Atatürk’ü büyük yapan değerler...
Cumhuriyet Gazetesi Yazarı Mustafa Balbay'ın bugünkü (10.11.2022)''Atatürk’ü büyük yapan değerler...'' başlıklı yazısı.
Mustafa Kemal Atatürk hakkında dünya ölçeğinde en iyi kitabı yazanlardan birisi olarak kabul edilen Lord Kinross’a bir söyleşide sorarlar:
-Atatürk, Hitler ve Mussolini ile aynı dönemde ülke yönetti değil mi?
Sorunun amacı bellidir!
Kinross, “doğrudur” der, özetle şu karşılığı verir:
Mussolini ve Hitler, sivil hayattan geldiler. Genel olarak demokrasi kuralları içinde yönetilen ülkelerini savaşa sürüklediler. Askeri üniforma giydiler. Başkomutan unvanı alıp ülkelerini yıkıma götürdüler.
Atatürk ise asker olarak hayata atıldı. Birinci Dünya Savaşı’ndan yıkım içinde çıkmış ülkesini işgalden kurtardı. Sonra askeri üniformasını çıkardı ve ülkesinin uygar ülkeler düzeyine çıkarmak için devrimler gerçekleştirdi.
Kinross, böyle bir soruya verilebilecek en iyi yanıtı kayda geçirmiş oldu.
Kinross’un bu bir kitabı yazma kararı, bu amaçla Ankara’ya gelmesi, yıllarca kalıp araştırma yapması ayrı bir öyküdür.
***
Hakkında hâlâ yılda ortalama 20 yeni kitap yazılan Atatürk, 21. yüzyılda yaşadığımız sorunlara çözüm arayışları başta olmak üzere pek çok alanda güncelliğini koruyor.
Atatürk, savaşların ve barışların kahramanı. Onu tarihteki öteki savaş kahramanlarından ayıran yönlerinin başında barışı ve toplumu daima daha ileriye götürmeyi hedeflemesi geliyor.

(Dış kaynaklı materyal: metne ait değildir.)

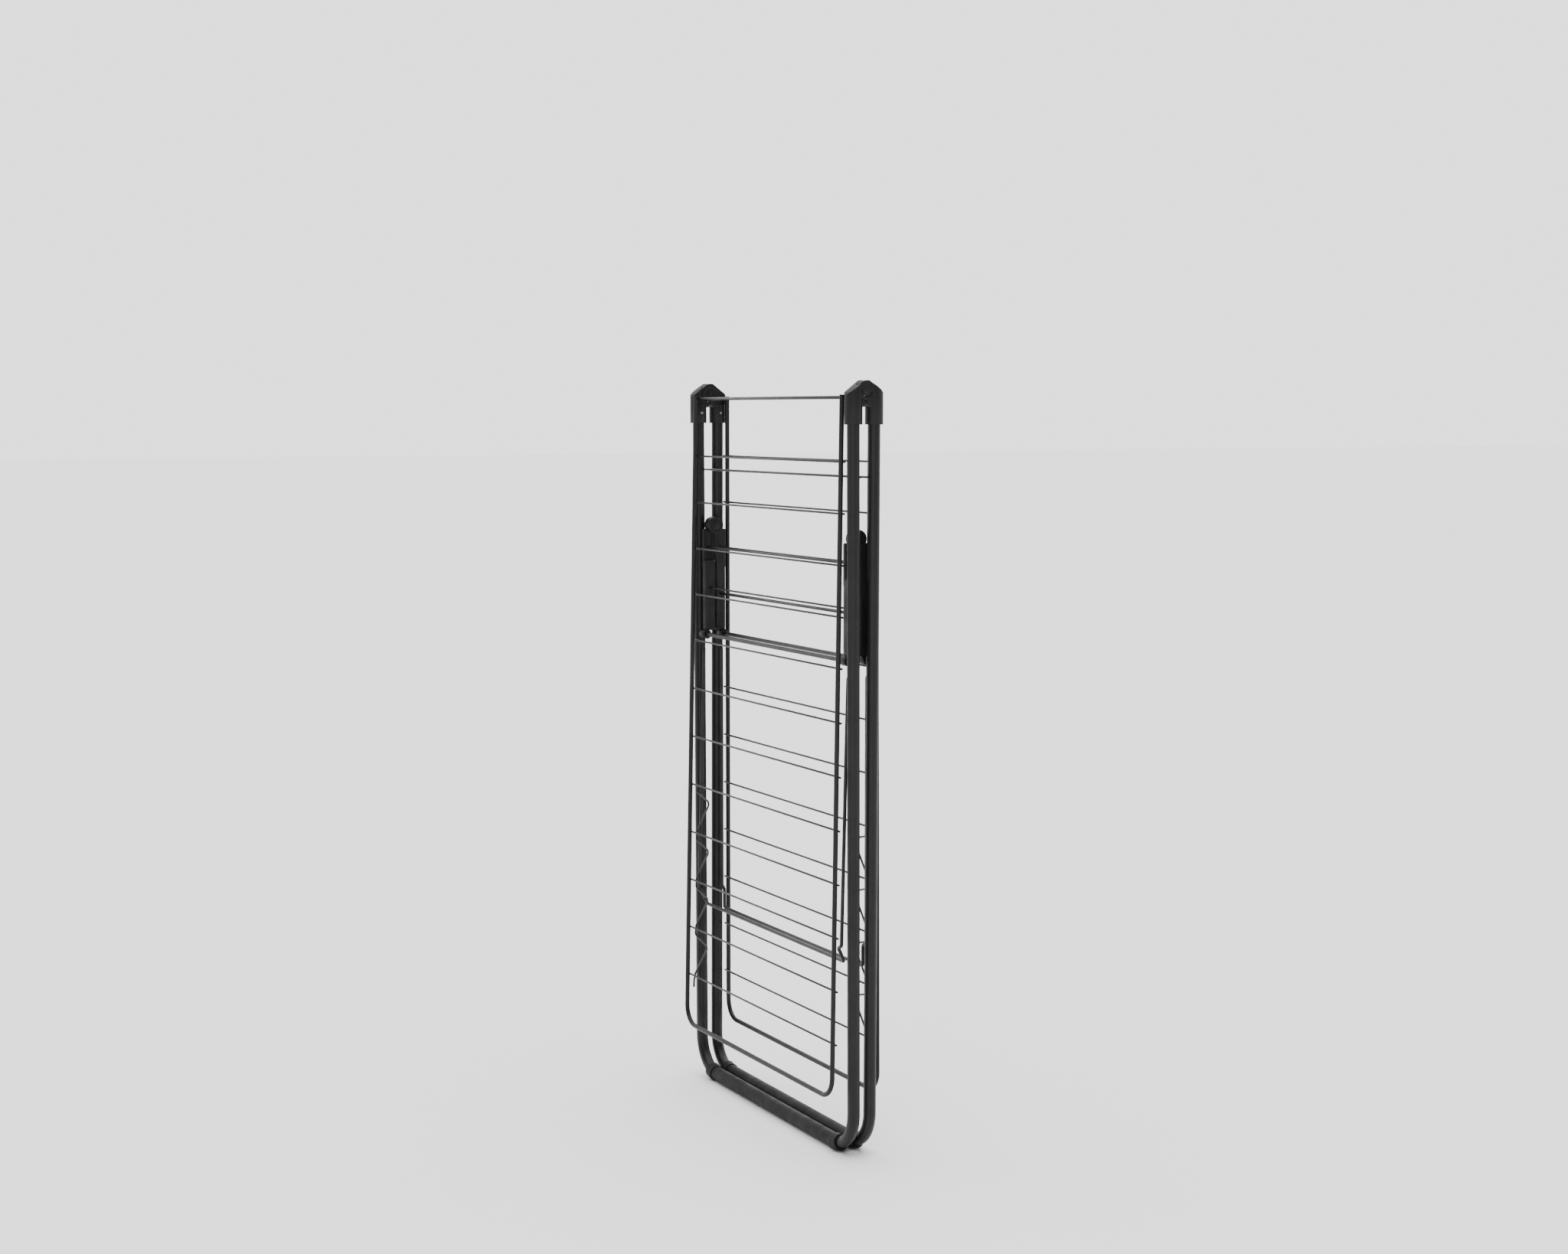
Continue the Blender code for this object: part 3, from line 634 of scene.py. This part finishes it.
def make_wing(side, word):
    body = word + "_wing"
    corners = []
    for end, z in ((-1, RAIL_TOP_Z), (-1, RAIL_BOTTOM_Z), (1, RAIL_BOTTOM_Z), (1, RAIL_TOP_Z)):
        corners.append((end * rail_x(z), rail_y(side, z), z))
    work = bmesh.new()
    add_tube(work, rounded_path(corners, RAIL_CORNER_R, 16), RAIL_R, 28, ends="open")
    place_piece(make_object(body + "_frame_smooth", work), body, "tube", body + "_frame")
    plug_x = LEG_X - CAP_HALF_X + HINGE_PLUG
    work = bmesh.new()
    y = hinge_y(side)
    add_tube(work, [(-plug_x, y, HINGE_Z), (0, y, HINGE_Z), (plug_x, y, HINGE_Z)],
             HINGE_BAR_R, 20)
    add_welds(work, side, rail_x(HINGE_Z), HINGE_Z, HINGE_BAR_R, y)
    place_piece(make_object(body + "_hinge_bar_smooth", work), body, "wire",
                body + "_hinge_bar")
    for index in range(1, BAR_COUNT + 1):
        z = bar_z(index)
        bar_x = rail_x(z) + BAR_OVERHANG
        y = bar_y(side, z)
        work = bmesh.new()
        add_tube(work, [(-bar_x, y, z), (0, y, z), (bar_x, y, z)], WIRE_R, 16)
        add_welds(work, side, rail_x(z), z, WIRE_R, y)
        place_piece(make_object("%s_bar_%02d_smooth" % (body, index), work), body, "wire",
                    "%s_bar_%02d" % (body, index))
    lift = WIRE_R * 2 + GAP
    corners = [(ZIGZAG_ROOT_X, bar_z(ZIGZAG_FIRST_BAR) + 0.0015)]
    for tooth in range(ZIGZAG_TEETH):
        z = bar_z(ZIGZAG_FIRST_BAR + tooth)
        corners.append((ZIGZAG_ROOT_X, z - 0.0130))
        corners.append((ZIGZAG_APEX_X, z - 0.0270))
        corners.append((ZIGZAG_ROOT_X - 0.0020, z - BAR_PITCH_LOW + 0.0040))
    corners.append((ZIGZAG_ROOT_X + 0.0040, z - BAR_PITCH_LOW - 0.0130))
    corners.append((ZIGZAG_ROOT_X + 0.0040, z - BAR_PITCH_LOW - 0.0240))
    places = [(side * px, bar_y(side, z) - side * lift, z) for px, z in corners]
    work = bmesh.new()
    add_tube(work, rounded_path(places, ZIGZAG_BEND_R, 8), WIRE_R, 16)
    place_piece(make_object(body + "_zigzag_smooth", work), body, "wire", body + "_zigzag")


def add_welds(work, side, x, z, radius, y):
    """Resistance-weld beads where a bar lies on each rail."""
    for end in (-1, 1):
        middle = (y + side * radius + rail_y(side, z) - side * RAIL_R) / 2
        size = Matrix.Diagonal((WELD_HALF_LENGTH, WELD_HALF_HEIGHT, radius * 0.8, 1.0))
        place = Matrix.Translation((end * x, middle, z)) @ size
        bmesh.ops.create_uvsphere(work, u_segments=14, v_segments=8, radius=1.0, matrix=place)


def make_stay(side, word):
    top_y = leg_y(side, STAY_PIVOT_Z)
    jog_y = side * STAY_JOG_Y[side]
    half = [
        (LEG_X - LEG_R - GAP, top_y, STAY_PIVOT_Z), (STAY_X, top_y, STAY_PIVOT_Z),
        (STAY_X, jog_y, STAY_JOG_Z), (STAY_LOW_X, jog_y, STAY_JOG_Z - 0.0060),
        (STAY_LOW_X, side * STAY_BAR_Y, STAY_BAR_Z[side])]
    corners = [(-x, y, z) for x, y, z in half] + half[::-1]
    work = bmesh.new()
    add_tube(work, rounded_path(corners, STAY_BEND_R, 8), STAY_R, 24, ends="flat")
    place_piece(make_object(word + "_stay_smooth", work), word + "_stay", "wire",
                word + "_stay_wire")


def make_rack():
    leg_end = LEG_X - LEG_R - GAP
    for word, side in (("front", -1), ("rear", 1)):
        make_leg(side, word)
        make_sleeve(side, word)
        y = leg_y(side, LEG_BAR_Z) - side * (LEG_R + WIRE_R + GAP)
        make_rod(word + "_leg_crossbar_smooth", word + "_leg", word + "_leg_crossbar",
                 ((-LEG_X - 0.003, y, LEG_BAR_Z), (LEG_X + 0.003, y, LEG_BAR_Z)), WIRE_R)
        y = leg_y(side, PIVOT_Z)
        make_rod(word + "_leg_axle_smooth", word + "_leg", word + "_leg_arm_axle",
                 ((-leg_end, y, PIVOT_Z), (leg_end, y, PIVOT_Z)), AXLE_R, style="flat")
        for end_word, end in (("left", -1), ("right", 1)):
            make_cap(side, end, word, end_word)
            make_screw(side, end, word, end_word)
            make_arm(side, end, word, end_word)
        for label, z in (("upper", ARM_ROD_TOP_Z), ("lower", ARM_ROD_LOW_Z[side])):
            ends = []
            for end in (-1, 1):
                reach = ARM_X0 + 0.0087
                if label == "upper":
                    reach = arm_half(side, end)[1] - 0.0018
                ends.append((end * reach, side * ARM_ROD_Y, z))
            node = "%s_arms_%s_rod" % (word, label)
            make_rod(node + "_smooth", word + "_arms", node, ends, WIRE_R)
        make_wing(side, word)
        make_stay(side, word)
    make_pins()


# Studio

def make_studio():
    material = bpy.data.materials.new("pale_studio_floor")
    material.use_nodes = True
    tree = material.node_tree
    shader = tree.nodes["Principled BSDF"]
    shader.inputs["Base Color"].default_value = (0.90, 0.90, 0.90, 1.0)
    shader.inputs["Roughness"].default_value = 0.85
    shader.inputs["Specular IOR Level"].default_value = 0.15
    work = bmesh.new()
    bmesh.ops.create_grid(work, x_segments=2, y_segments=2, size=FLOOR_HALF)
    floor = make_object("studio_floor", work, shift=False)
    floor.data.materials.append(material)

    # A white surround behind the rack, dimmer on the side that it is seen from.
    world = bpy.data.worlds.new("studio_world")
    bpy.context.scene.world = world
    world.use_nodes = True
    tree = world.node_tree
    background = tree.nodes["Background"]
    background.inputs["Color"].default_value = (1.0, 1.0, 1.0, 1.0)
    place = tree.nodes.new("ShaderNodeTexCoord")
    facing = tree.nodes.new("ShaderNodeVectorMath")
    facing.operation = "DOT_PRODUCT"
    facing.inputs[1].default_value = BRIGHT_SIDE
    link(tree, place, "Generated", facing, 0)
    level = tree.nodes.new("ShaderNodeMapRange")
    level.interpolation_type = "SMOOTHSTEP"
    level.inputs["From Min"].default_value = -0.20
    level.inputs["From Max"].default_value = 0.75
    level.inputs["To Min"].default_value = 0.30
    level.inputs["To Max"].default_value = 2.2
    link(tree, facing, "Value", level, "Value")
    link(tree, level, 0, background, "Strength")

    data = bpy.data.lights.new("overhead_soft", "SUN")
    data.energy = 4.2
    data.angle = math.radians(70)
    item = bpy.data.objects.new("overhead_soft", data)
    item.location = (0.0, 0.0, 4.0)
    bpy.context.scene.collection.objects.link(item)

    data = bpy.data.lights.new("front_soft", "AREA")
    data.shape = "RECTANGLE"
    data.size = 0.5
    data.size_y = 2.4
    data.energy = 22
    item = bpy.data.objects.new("front_soft", data)
    item.location = (3.4, -2.6, 1.6)
    direction = Vector((0, 0, 0.7)) - Vector((3.4, -2.6, 1.6))
    item.rotation_euler = direction.to_track_quat("-Z", "Y").to_euler()
    bpy.context.scene.collection.objects.link(item)

    data = bpy.data.cameras.new("view_camera")
    data.sensor_width = SENSOR_WIDTH
    data.lens = LENS
    data.clip_end = 100.0
    camera = bpy.data.objects.new("view_camera", data)
    heading = math.radians(CAMERA_HEADING)
    drop = math.radians(CAMERA_DROP)
    look = Vector((-math.cos(heading) * math.cos(drop), math.sin(heading) * math.cos(drop),
                   -math.sin(drop)))
    camera.location = CAMERA_PLACE
    camera.rotation_euler = look.to_track_quat("-Z", "Y").to_euler()
    bpy.context.scene.collection.objects.link(camera)
    bpy.context.scene.camera = camera


make_rack()
make_studio()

O, savaş meydanlarında elde ettiği zaferlerin tadını çıkarmak, meyvelerini toplamak yerine, “Bir ulusun kurtuluşu için olmadığı sürece, savaş cinayettir” dedi.
O, güçlü devlet kurup bunun gereklerini çevre ülkelere dayatmak yerine Doğu’da Afganistan, İran ve Irak’la Sadabat Paktı’nı, Batı’da Romanya, Yugoslavya ve Yunanistan’la birlikte Balkan Paktı’nı kurdu.
O, ülke içinde kurduklarının yanında uluslarası ilişkiler de kurdu.
Türkiye’nin etrafında tam bir barış halkası ördü. Bu anlamda yurtta barış, dünyada barış sıradan bir söz değil, hayata geçirilmiş bir gerçekliktir.
Üstelik bütün bunları, büyük devletler yeni bir dünya savaşına hazırlanırken başardı.
1991’de Soğuk Savaş’ın resmen bitmesinden sonraki 30 yılda Atatürk’ün dış politikasını bir nebze anlamış liderler tarafından yönetildiğimizi düşünün!
Dünya nereye giderse gitsin, Türkiye çok güçlü bölge ortaklıklarına giderdi. Atatürk’ün savaşlar kadar barışların da kahramanı olduğunu sıklıkla vurgulamamızın başlıca nedeni, bugüne seslenmek!